Because it is too often these same people who want to make a big show of going to their megachurches, yet tell homeless people to get a job, or tell poor people that they are not worthy of food, or health care, or tell women and LGBTQ folks that they are not worthy of human and civil rights or legal protection. They’re the people who laugh at the idea that a government shutdown hurts anyone, because their privilege insulates them so well from hardship that it will never hurt them, and they don’t care about anyone else. But from loaves and fishes to Lazarus, Jesus was about compassion, and about taking care of people. Perhaps he wasn’t so interested in bootstrapping because he wore sandals.

And these folks claim to be servants of the Lord, and humble before Him, and yet claim perfect and accurate knowledge of God’s desires for humanity as they wag their fingers at every person who does not live according to their moral code as they’ve created (or misinterpreted) it. And yet when the biblical Jesus tries to speak to them through many people every day, all over the world, trying to remind them about love and compassion and caring for one another, they fight that message with every fiber of their beings. When a new Pope tries to tell them, they fight him, too.

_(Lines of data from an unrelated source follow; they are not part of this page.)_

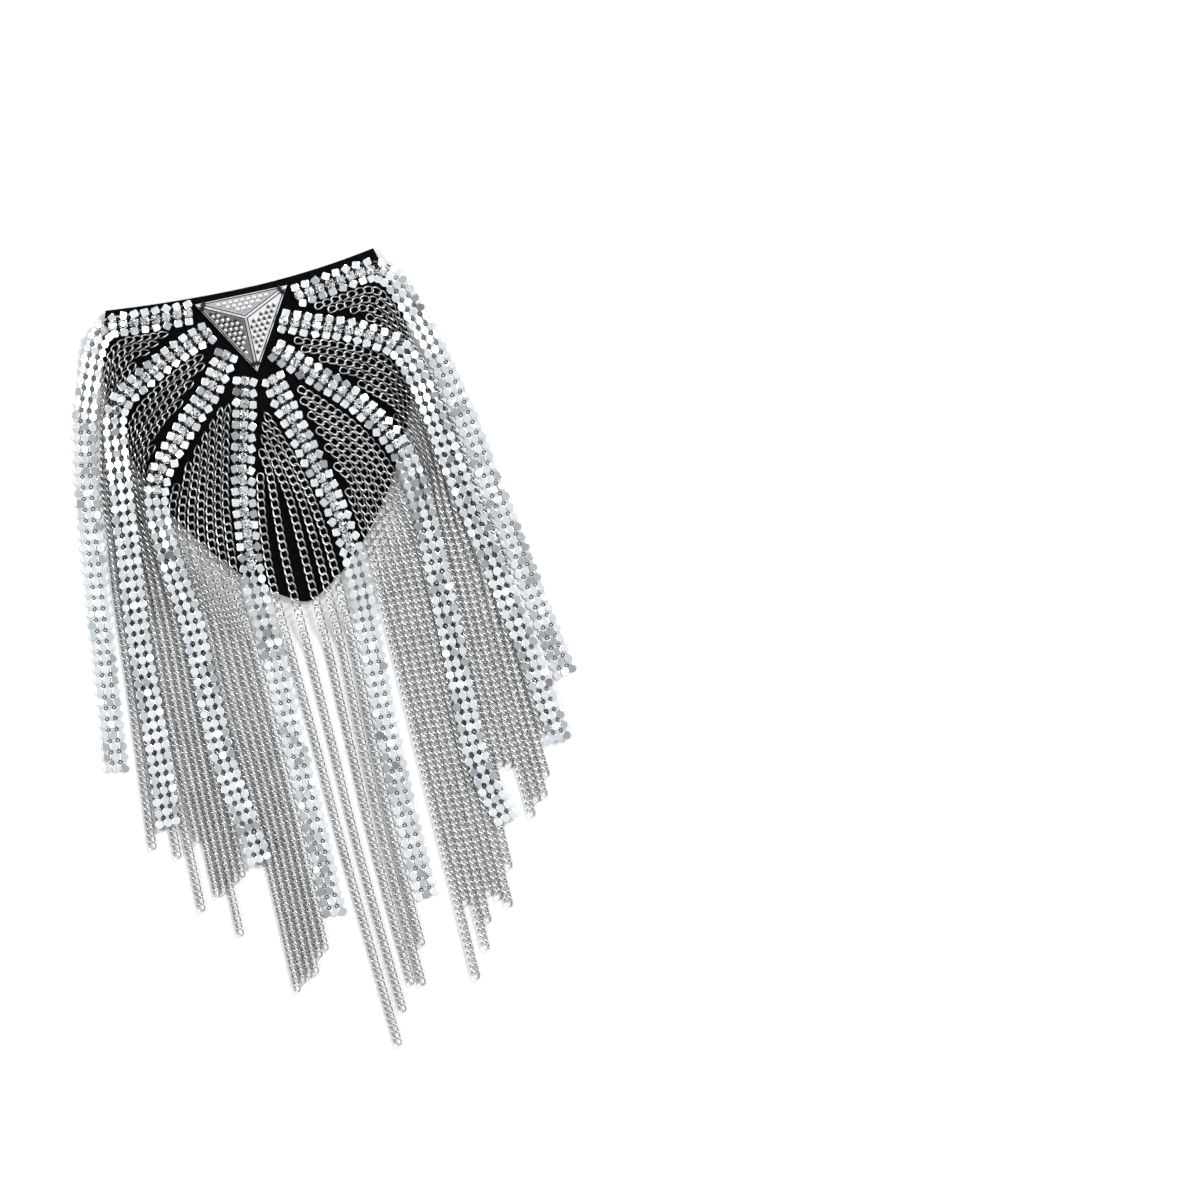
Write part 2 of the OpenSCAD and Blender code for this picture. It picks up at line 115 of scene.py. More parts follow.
class Value:
    """A number in a shader, on which Python's own operators work."""

    def __init__(self, graph: "Graph", socket: bpy.types.NodeSocket) -> None:
        """Keeps the socket and the graph that new nodes go into."""
        self.graph = graph
        self.socket = socket

    def _math(self, operation: str, *operands: "float | Value") -> "Value":
        """Adds a Math node over the operands."""
        return self.graph.node("ShaderNodeMath", {"operation": operation}, dict(enumerate(operands)))

    def __add__(self, other: "float | Value") -> "Value":
        """Adds a number or value."""
        return self._math("ADD", self, other)

    def __radd__(self, other: float) -> "Value":
        """Adds to a number."""
        return self._math("ADD", other, self)

    def __sub__(self, other: "float | Value") -> "Value":
        """Takes a number or value away."""
        return self._math("SUBTRACT", self, other)

    def __rsub__(self, other: float) -> "Value":
        """Is taken away from a number."""
        return self._math("SUBTRACT", other, self)

    def __mul__(self, other: "float | Value") -> "Value":
        """Multiplies by a number or value."""
        return self._math("MULTIPLY", self, other)

    def __rmul__(self, other: float) -> "Value":
        """Multiplies a number."""
        return self._math("MULTIPLY", other, self)

    def __pow__(self, other: "float | Value") -> "Value":
        """Raises to a power."""
        return self._math("POWER", self, other)

    def __rpow__(self, other: float) -> "Value":
        """Is the power to which a number is raised."""
        return self._math("POWER", other, self)

    def clamped(self) -> "Value":
        """Keeps the value between 0 and 1."""
        return self._math("MINIMUM", self._math("MAXIMUM", self, 0.0), 1.0)


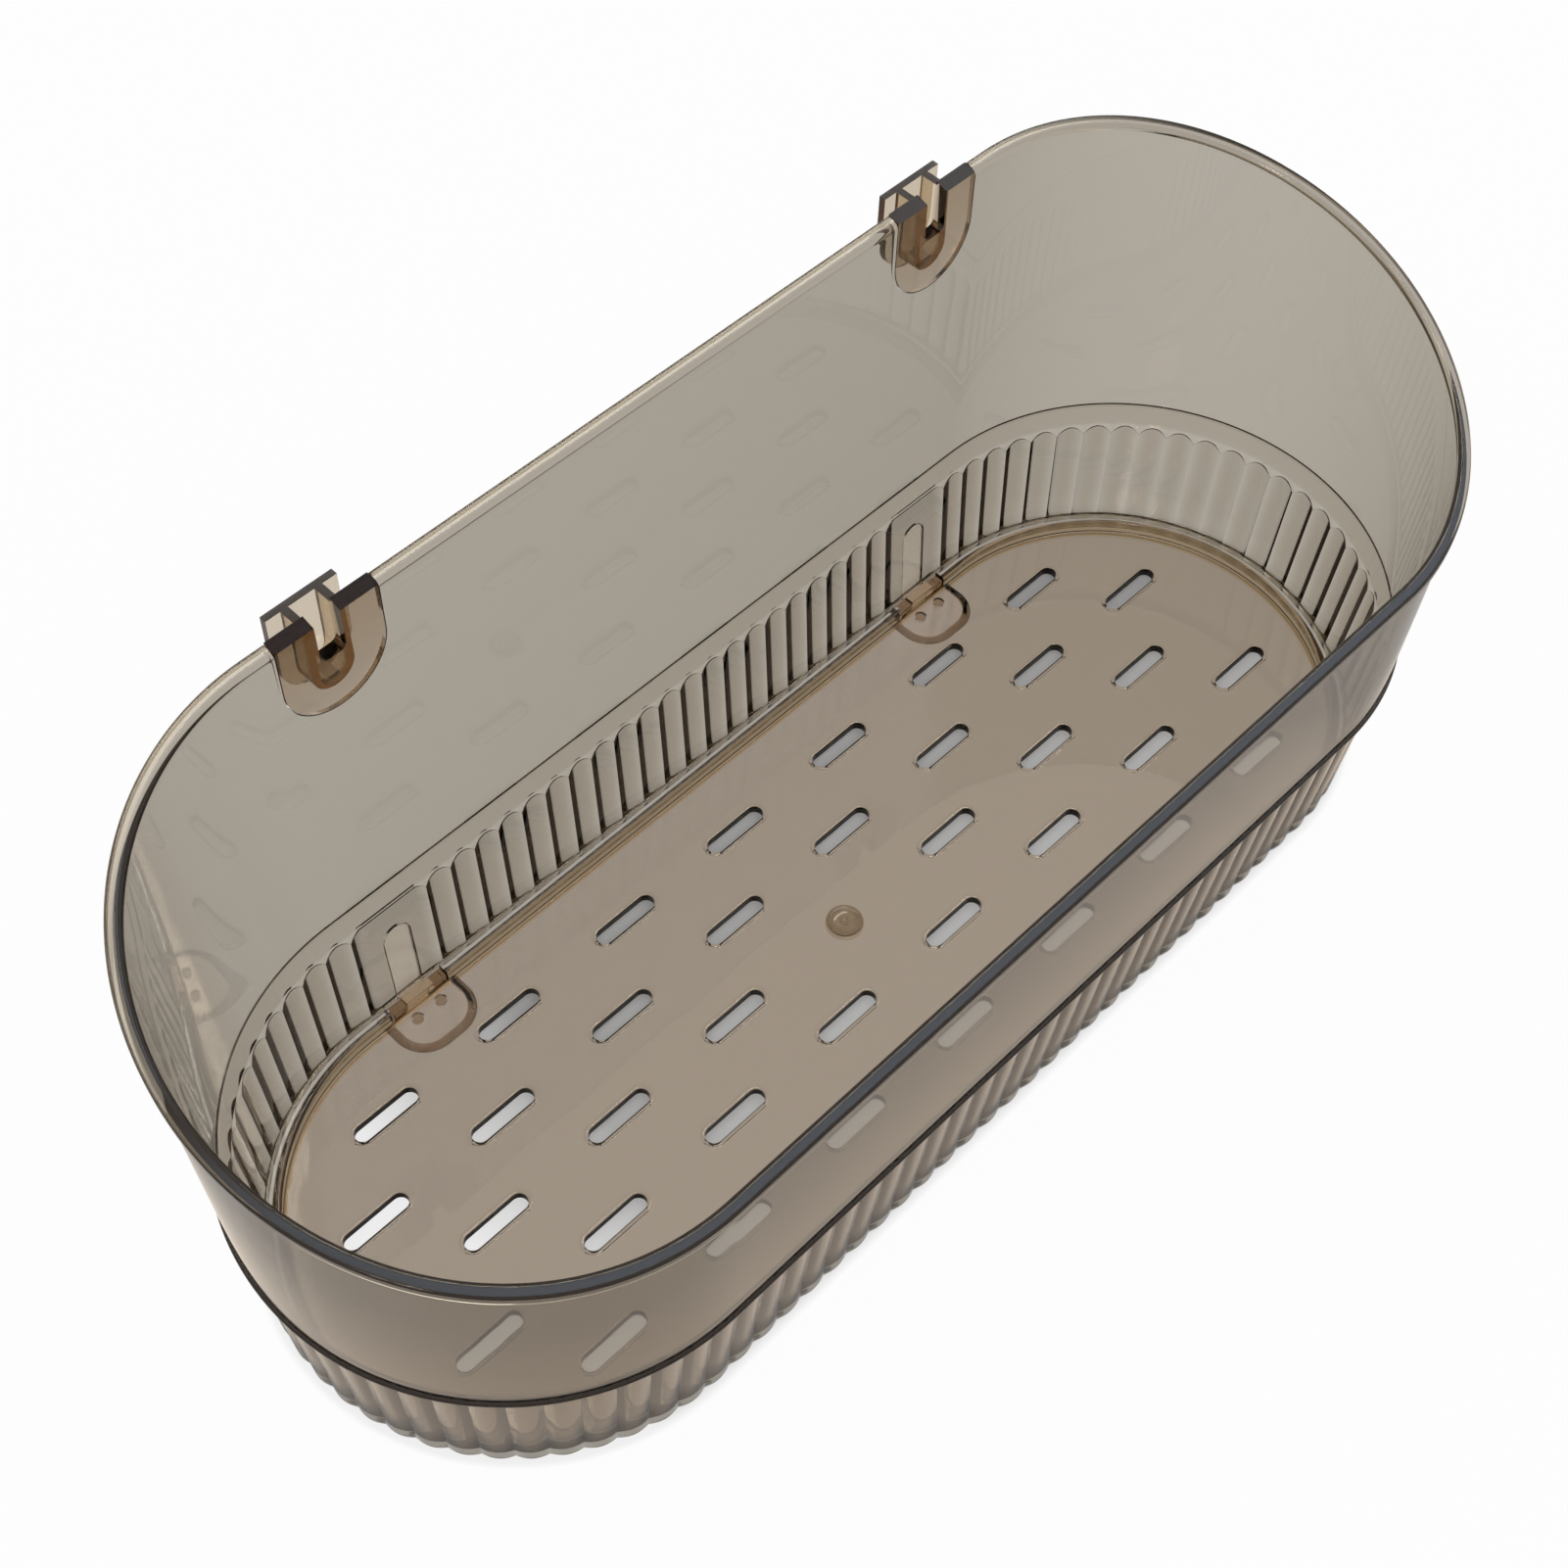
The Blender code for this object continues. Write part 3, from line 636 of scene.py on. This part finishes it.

No, these are not Christians. They may call themselves that, but it is clear that they have no understanding of what the man stood for at all; in fact they seem to be diametrically opposed to everything he stood for, and shockingly unaware of this being the case.  And for all this group’s claims of persecution, I would bet most folks don’t have a problem with actual Christians who actually live the teachings of Jesus.  They tend to be kind, content in their personal relationship with divinity without feeling the need to influence or coerce others in the same direction, comfortable with other people having their own paths, and more interested in living Jesus’ teachings than talking about them in the breach by others; these are the hallmarks of truly spiritual people of all stripes, not just true Christians.

But the truth is, you don’t need the whole New Testament to understand Jesus, or how to act in a way that honors him. For that, you need only go back to the beginning: All you need to know is that once upon a time, a brown-skinned child was born in the Middle East to migrant parents in a strange land where they had no friends or family to take them in, no resources to gain shelter, such that they had to rest in a barn. This child was born to a somewhat ambivalent stepfather, his own father absentee and the circumstances of his conception sketchy at best, consent-wise. (Sending an angel to tell a woman you’re going to impregnate her is NOT receiving her consent; I don’t care who you are.) And whether you call them kings or wise men, the first thing the magi did was hurry west to find this child, this child who had nothing and was sleeping with animals, to truly see who he was, and give him gifts.

At every turn, the story of Jesus, the meaning of Jesus, is one of generous spirit, of giving and helping, of sharing, of making sure there is enough for everyone, of acceptance and protection of the outcast, of compassion and mercy. And if you’re not operating with that as your foundation, and still call yourself a Christian, you’re fooling yourself. Or you’re a liar. And no one is obliged to respect that.

Well did Isaiah prophesy of you, when he said: ‘This people honors Me with their lips, but their heart is far from Me; in vain do they worship Me, teaching as doctrines the precepts of men.'” (Matthew 15:7-9)



I've been doing some form of creative writing since 9th grade, and have been a blogger since 2003. Like most bloggers, I've quit blogging multiple times. But the words always come back, asking to be written down, and they pester me if I don't. So here we are. Thanks for reading.

5 thoughts on ““Christian”: You keep using that word…I do not think it means what you think it means

  1. Well said, as always. I have no problems with actual Christians, as you so accurately described; it’s the judgmental, divisive ones that drive me crazy.

    Your post title made me chuckle. I used the same Montoya line this spring for the concept of a “code freeze” before the website launch. Great line, great movie — and hooray that Anna even likes it! (which honestly surprised me a bit because I thought it was deadly dull the first time I saw it when I was 10).

  2. As usual, you have gotten to the heart of this issue perfectly! How people can not see their own hypocrisy is beyond me.